The last three times I renewed my JFRV it was like heaven, no BS, agents polite, knowlegable, willing to speak English if you wanted, didn’t harass you and were very helpful. I think generally that hasn’t changed other than some hardasses that either do not like us, fear for their job, feel they really do need to follow the law for the first time in their lives or fear foreigners… I don’t get it… Different day, different agent, different answer, though I am sure that is the same in all countries…

So what, should, if anything, we married expats do to resolve some of these issues? I for one am becoming very irritated with stupid senseless policies that show me nothing other than how discriminatory some government officals are…

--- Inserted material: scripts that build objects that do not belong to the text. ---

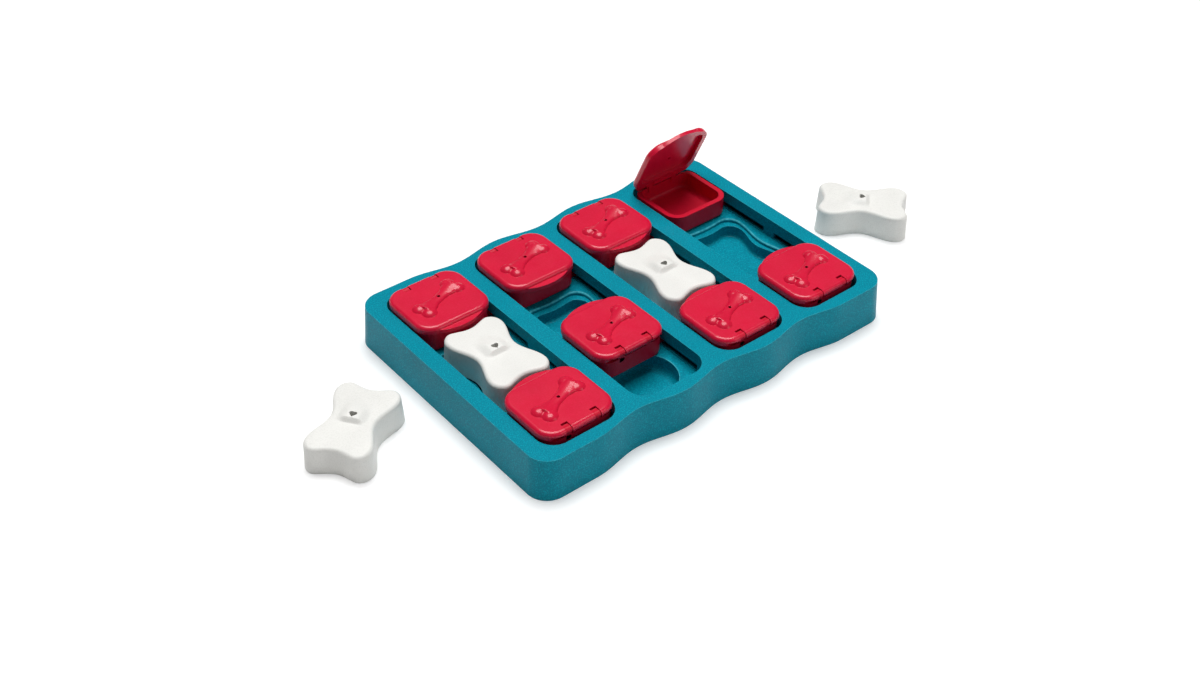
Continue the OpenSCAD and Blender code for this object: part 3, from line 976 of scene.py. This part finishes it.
@dataclass
class BoxLid:
    """A hinged lid: a pillow-edged slab with a thumb lip, two hinge windows and a raised bone figure."""

    half_x: float = 29.9
    half_y: float = 27.45
    corner: float = 13.5
    bottom: float = 33.15
    top: float = 38.7
    edge: float = 3.2
    sheet: float = 2.4
    rim: float = 4.2
    hinge_y: float = 24.25
    hinge_z: float = 35.5
    barrel: float = 3.1
    pin: float = 1.3
    pin_half: float = 16.45
    window_y: float = 20.25
    window_w: float = 5.3
    arm_x: float = 11.8
    lip_reach: float = 4.85
    lip_root: float = 1.5
    lip_line: float = 3.5
    lip_w: float = 41.0
    lip_t: float = 2.9
    lip_dip: float = 0.5
    lip_round: float = 1.3
    crest: float = 2.4
    vent: float = 1.2
    soft: float = 0.35

    def lens(self, z0: float, z1: float, line: float) -> bmesh.types.BMesh:
        """Makes the thumb lip's block: a straight line at the lid and an arc outside.

        Args:
            z0: Height of its underside.
            z1: Height of its top.
            line: How far inside the lid's edge its straight side is.

        Returns:
            The block as a new bmesh.
        """
        sag = self.lip_reach + self.lip_root
        arc = (self.lip_w**2 / 4 + sag**2) / (2 * sag)
        tip = self.half_y + self.lip_reach
        disc = post(arc, 0, arc - tip, z0, z1, 220)
        inside = self.half_y - line
        for co, normal in (
            ((0, -inside, 0), (0, 1, 0)),
            ((self.lip_w / 2, 0, 0), (1, 0, 0)),
            ((-self.lip_w / 2, 0, 0), (-1, 0, 0)),
        ):
            parts = disc.verts[:] + disc.edges[:] + disc.faces[:]
            cut = bmesh.ops.bisect_plane(disc, geom=parts, plane_co=co, plane_no=normal, clear_outer=True)
            edges = [g for g in cut["geom_cut"] if isinstance(g, bmesh.types.BMEdge)]
            bmesh.ops.holes_fill(disc, edges=edges)
        bmesh.ops.recalc_face_normals(disc, faces=disc.faces)
        return disc

    def build(self) -> bmesh.types.BMesh:
        """Returns the lid's solid in its box's frame."""
        bm = slab(self.half_x, self.half_y, self.bottom, self.top, self.corner, 14)
        rounded(bm, rim_edges(bm, self.top), self.edge, 7)
        back = self.window_y - self.rim / 2
        front = self.half_y - self.rim
        recess = slab(
            self.half_x - self.rim, (back + front) / 2, self.bottom - 1, self.top - self.sheet, 8.3, 10
        )
        bmesh.ops.translate(recess, vec=(0, (back - front) / 2, 0), verts=recess.verts)
        bm = combined(bm, recess, Cut.AWAY)
        straight = self.half_x - self.corner
        under = brick((-40, 40), (self.hinge_y, 40), (self.bottom - 1, self.hinge_z))
        bm = combined(bm, under, Cut.AWAY)
        behind = brick((-straight, straight), (self.hinge_y, 40), (self.bottom - 1, self.top + 1))
        bm = combined(bm, behind, Cut.AWAY)
        bm = combined(bm, rod(self.barrel, straight, self.hinge_y, self.hinge_z, 48), Cut.JOIN)
        for sign in (-1, 1):
            xs = (sign * self.arm_x - self.window_w / 2, sign * self.arm_x + self.window_w / 2)
            window = brick(xs, (self.window_y, 40), (self.bottom - 1, self.top + 1))
            bm = combined(bm, window, Cut.AWAY)
        bm = combined(bm, rod(self.pin, self.pin_half, self.hinge_y, self.hinge_z, 24), Cut.JOIN)
        lip = self.lens(self.bottom, self.bottom + self.lip_t, self.lip_line)
        rounded(lip, rim_edges(lip, self.bottom + self.lip_t), self.lip_round, 5)
        bm = combined(bm, lip, Cut.JOIN)
        bm = combined(bm, post(self.vent, 0, 0, self.bottom - 1, self.top + 1), Cut.AWAY)
        softened(bm, self.soft)
        return bm

    def make(self, materials: dict[str, bpy.types.Material]) -> None:
        """Makes the pieces of every lid.

        Args:
            materials: The materials by slot.
        """
        bm = self.build()
        figure = LidFigure().build()
        for place in PLACES:
            node = f"box_lid_{place.tag}"
            matrix = place.lid_matrix(self.hinge_y, self.hinge_z)
            piece = finished(bm, f"lid_{place.tag}", matrix, materials["box_lid"])
            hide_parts(node)
            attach(piece, node)
            relief = finished(figure, f"lid_figure_{place.tag}", matrix, materials["box_lid"], smooth=180.0)
            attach(relief, node)
        bm.free()
        figure.free()


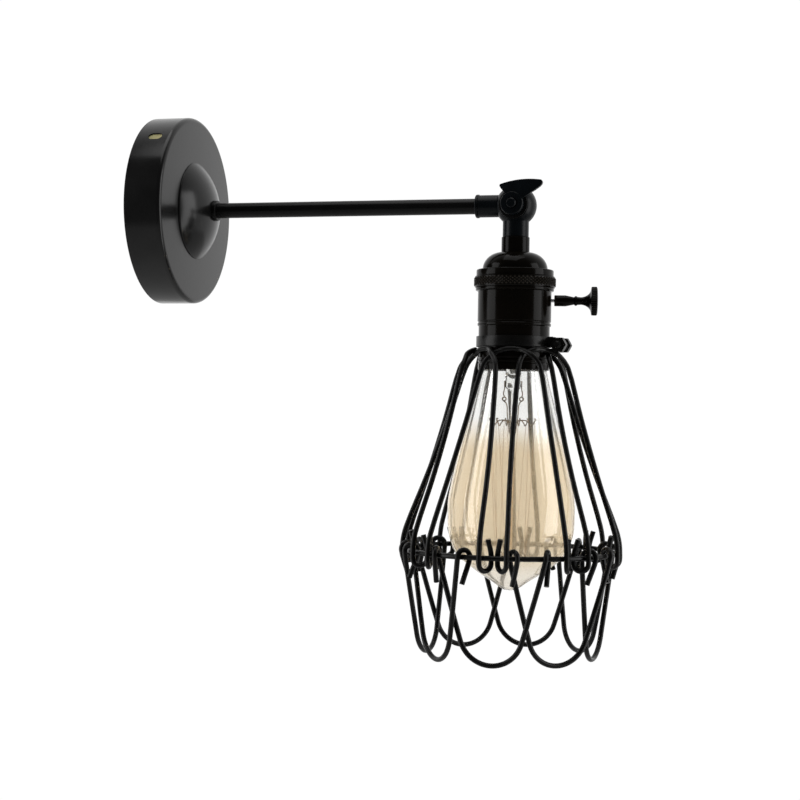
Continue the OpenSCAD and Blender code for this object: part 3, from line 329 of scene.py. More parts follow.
def slab(outline, height, low=0.0):             # a flat outline pulled up into a plate
    bm = chain([(x, y, low) for x, y in outline], closed=True)
    face = bmesh.ops.contextual_create(bm, geom=bm.edges)["faces"]
    up = bmesh.ops.extrude_face_region(bm, geom=face)["geom"]
    bmesh.ops.translate(bm, vec=(0, 0, height), verts=[v for v in up if isinstance(v, bmesh.types.BMVert)])
    bmesh.ops.recalc_face_normals(bm, faces=bm.faces)
    return bm


def rod(radius, low, high, sides=48):           # a plain cutter or blank along Z
    bm = bmesh.new()
    bmesh.ops.create_cone(bm, cap_ends=True, segments=sides, radius1=radius, radius2=radius, depth=high - low)
    bmesh.ops.translate(bm, vec=(0, 0, (low + high) / 2), verts=bm.verts)
    return bm


def brick(low, high):
    bm = bmesh.new()
    bmesh.ops.create_cube(bm, size=1)
    bmesh.ops.scale(bm, vec=[b - a for a, b in zip(low, high)], verts=bm.verts)
    bmesh.ops.translate(bm, vec=[(a + b) / 2 for a, b in zip(low, high)], verts=bm.verts)
    return bm


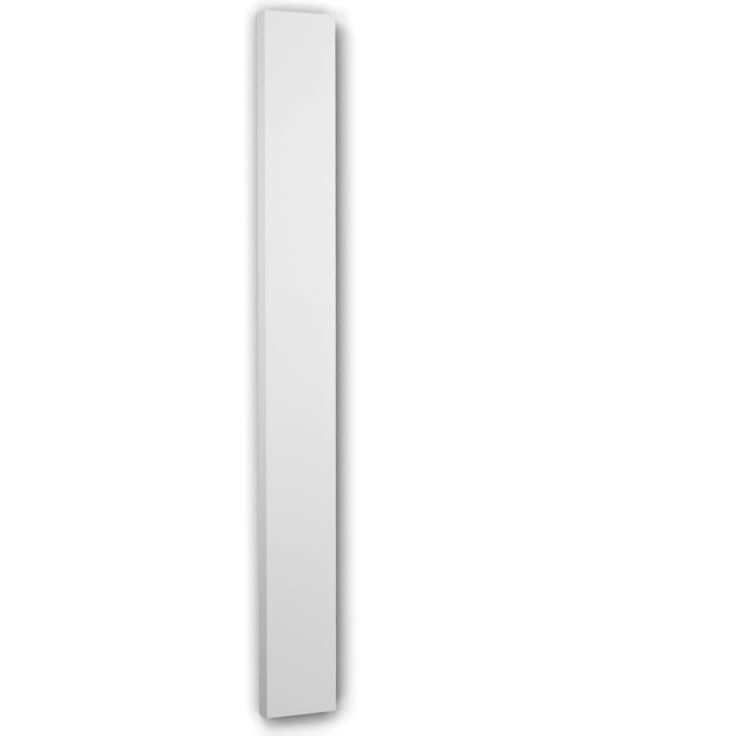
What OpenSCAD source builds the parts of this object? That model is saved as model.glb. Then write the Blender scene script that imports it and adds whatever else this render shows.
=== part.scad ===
// Plain pilaster shaft: a long flat board moulded in one piece, fixed with its
// back to a wall. Its front face is smooth, with no flutes or sunk panel. Its
// two long front arrises are eased, and both ends are cut square, so that a
// base, a capital or the next length closes up against them.
//
// The frame: +Z runs up the shaft, -Y points away from the wall, and the
// origin is the centre of the back face, which is the face that is glued.

/* [Shaft] */
// Length of the shaft, from its foot to its top
shaft_length = 2000; // [500:10:3000]
// Width of the front face, from side to side
shaft_width = 215; // [80:1:400]
// Depth of the shaft, from the wall to its front face
shaft_depth = 60; // [20:1:120]

/* [Arrises] */
// Radius of the two long front arrises
arris_radius = 1.5; // [0.5:0.1:8]

/* [Hidden] */

// Number of sides that a preview draws a full circle with
arc_sides = 64;
// Distance from the centre line to a side
half_width = shaft_width / 2;
// Distance from the centre line to the centre of an arris
arris_x = half_width - arris_radius;
// Distance from the wall to the centre of an arris
arris_y = shaft_depth - arris_radius;

// A rectangle from the centre line out to a given reach, standing off the wall
// by a given depth.
module block(reach, depth) {
    translate([0, -depth])
        square([reach, depth]);
}

// One half of the shaft's section, as seen from above: a square corner at the
// wall and a quarter round at the front arris.
module half_section() {
    block(half_width, arris_y);
    block(arris_x, shaft_depth);
    translate([arris_x, -arris_y])
        circle(r = arris_radius, $fn = arc_sides);
}

// The whole section, the same on both sides of the centre line.
module section() {
    half_section();
    mirror([1, 0])
        half_section();
}

// The whole shaft: its section run along the length, level at both ends.
module shaft() {
    color("whitesmoke")
        translate([0, 0, -shaft_length / 2])
            linear_extrude(height = shaft_length)
                section();
}

shaft();
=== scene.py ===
# %% [markdown]
# # A plain pilaster shaft
#
# A pilaster is a flat column that stands a little proud of a wall. It has a
# base, a shaft and a capital, and this object is the shaft alone: one long
# board of rigid polyurethane foam, cast in a mould, sprayed with white primer
# in the factory and glued to the wall by its back.
#
# A plain white board is harder to draw well than it looks, because there is
# no ornament to hide behind. What tells the eye that it is real is small: the
# arrises are eased and rubbed, the skin wanders by a tenth of a millimetre,
# the primer has a faint orange peel, and the back and the ends are bare foam.

# %% Load the CAD frame
import math

import bpy
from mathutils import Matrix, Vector, noise


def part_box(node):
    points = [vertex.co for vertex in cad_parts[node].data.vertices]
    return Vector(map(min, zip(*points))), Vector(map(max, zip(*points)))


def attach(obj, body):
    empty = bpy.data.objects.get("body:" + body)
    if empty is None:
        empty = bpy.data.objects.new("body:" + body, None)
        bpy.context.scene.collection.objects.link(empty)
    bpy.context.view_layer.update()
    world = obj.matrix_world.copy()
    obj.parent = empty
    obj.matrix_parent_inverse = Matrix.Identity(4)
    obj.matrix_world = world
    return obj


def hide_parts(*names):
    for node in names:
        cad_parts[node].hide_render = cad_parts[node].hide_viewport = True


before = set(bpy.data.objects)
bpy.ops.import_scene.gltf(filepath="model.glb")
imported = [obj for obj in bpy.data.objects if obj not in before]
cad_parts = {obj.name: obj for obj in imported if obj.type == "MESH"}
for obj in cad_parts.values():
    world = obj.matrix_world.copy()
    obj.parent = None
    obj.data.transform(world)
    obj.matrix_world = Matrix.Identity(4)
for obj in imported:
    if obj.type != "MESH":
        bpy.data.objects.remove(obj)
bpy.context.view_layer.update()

# %% [markdown]
# ## What the frame says
#
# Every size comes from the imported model, in metres. The shaft's box gives the
# length, width and depth. The radius of the long front arrises isn't a number
# in the frame, but the flat part of the front face stops where each arris
# starts, so the widest point that still lies on the front plane gives it.

# %% Read the sizes
MM = 0.001
TOUCHING = 0.01 * MM
low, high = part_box("shaft")
half_width = (high.x - low.x) / 2
half_length = (high.z - low.z) / 2
depth = high.y - low.y
half_depth = depth / 2
middle = (low + high) / 2

cad_points = [v.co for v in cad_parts["shaft"].data.vertices]
on_front = [p for p in cad_points if p.y - low.y < TOUCHING]
arris_radius = high.x - max(p.x for p in on_front)
print(f"shaft {2 * half_length:.3f} x {2 * half_width:.3f} x {depth:.3f} m, arris {arris_radius / MM:.2f} mm")

# %% [markdown]
# ## The camera
#
# The camera stands to the left of the shaft and a little above its middle, so
# that the front face and a thin strip of the left return show. A long lens
# from nearly five metres keeps the long edges almost parallel, and turning
# the whole camera, with no lens shift, puts the shaft left of the centre.
# Blender measures a lens and its sensor in millimetres.

# %% Place the camera
CAMERA_LEFT = 1.781
CAMERA_BACK = 4.464
CAMERA_UP = 0.248
TURNED_RIGHT = math.radians(24.315)
TILTED_DOWN = math.radians(3.014)
SENSOR_WIDTH = 36.0
FOCAL_LENGTH = 81.72

lens = bpy.data.cameras.new("studio_camera")
lens.sensor_width = SENSOR_WIDTH
lens.lens = FOCAL_LENGTH
camera = bpy.data.objects.new("studio_camera", lens)
camera.location = (-CAMERA_LEFT, -CAMERA_BACK, CAMERA_UP)
camera.rotation_euler = (math.pi / 2 - TILTED_DOWN, 0, -TURNED_RIGHT)
bpy.context.scene.collection.objects.link(camera)
bpy.context.scene.camera = camera
print(f"camera {camera.location.length:.2f} m from the shaft's back, {FOCAL_LENGTH} mm lens")

# %% [markdown]
# ## The shaft's section
#
# Seen from above, the shaft is a rectangle with a quarter round at each front
# corner. It could be cut with a bevel modifier, but a long loft is wanted
# later, so the outline is walked round once as a list of points: left return,
# left arris, front, right arris, right return, back. Each point also says
# which finish the strip after it has.
#
# A flat face that meets a round is shaded well only if a narrow strip holds
# the corner, so every flat starts and ends with one.

# %% Walk round the section
GRID = 6 * MM
HOLD = 0.4 * MM
ARC_STEPS = 8
PRIMER, ARRIS, BACK_FOAM, SKIN_RIM, SAWN_FOAM = range(5)


def flat(start, end, finish):
    """Points from start up to, but not including, end, with a narrow strip at both ends."""
    run = (end - start).length
    steps = max(1, round((run - 2 * HOLD) / GRID))
    inner = [HOLD + (run - 2 * HOLD) * i / steps for i in range(steps + 1)]
    way = (end - start) / run
    return [(start + way * s, finish) for s in [0.0, *inner]]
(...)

Yes, this is somewhat of a rant, I am irriated, but I make some pretty good points right? Some things that we should really look into and stop just letting them slide by. We live here, we deserve respect also. If we had to leave Taiwan because we could not show a contract, what happens to our wifes? Or heck even our kids? Is that fair? I don’t think so!

So, come on, what are we going to do about this? Just sit here and do nothing?


#39

Strange, I renewed my ARC today, and was asked for no such contract of residence. EDIT: But then again, my household registration is in Taipei, and I went to the Taipei office.

Renewal was a piece of cake: after waiting about an hour for about 60 numbers to be called, my turn came, and I provided them with a huji tengben, a photocopy of my new passport, my ARC, my old and new passports, my application and NT$3000, and a few minutes later I was legal for 3 years and a month, plus a multiple-reentry sticker in my passport.

By the way, to get to the office in Taipei, go to the Ximen MRT station, go out exit 2, walk about 20 seconds until you see the parking lot, cut diagonally across the parking lot, and the office is the first big ugly building at the other end of the parking lot.


#40

last time i was there they made me call my home and get someone to fax a copy of a bill with my address on it.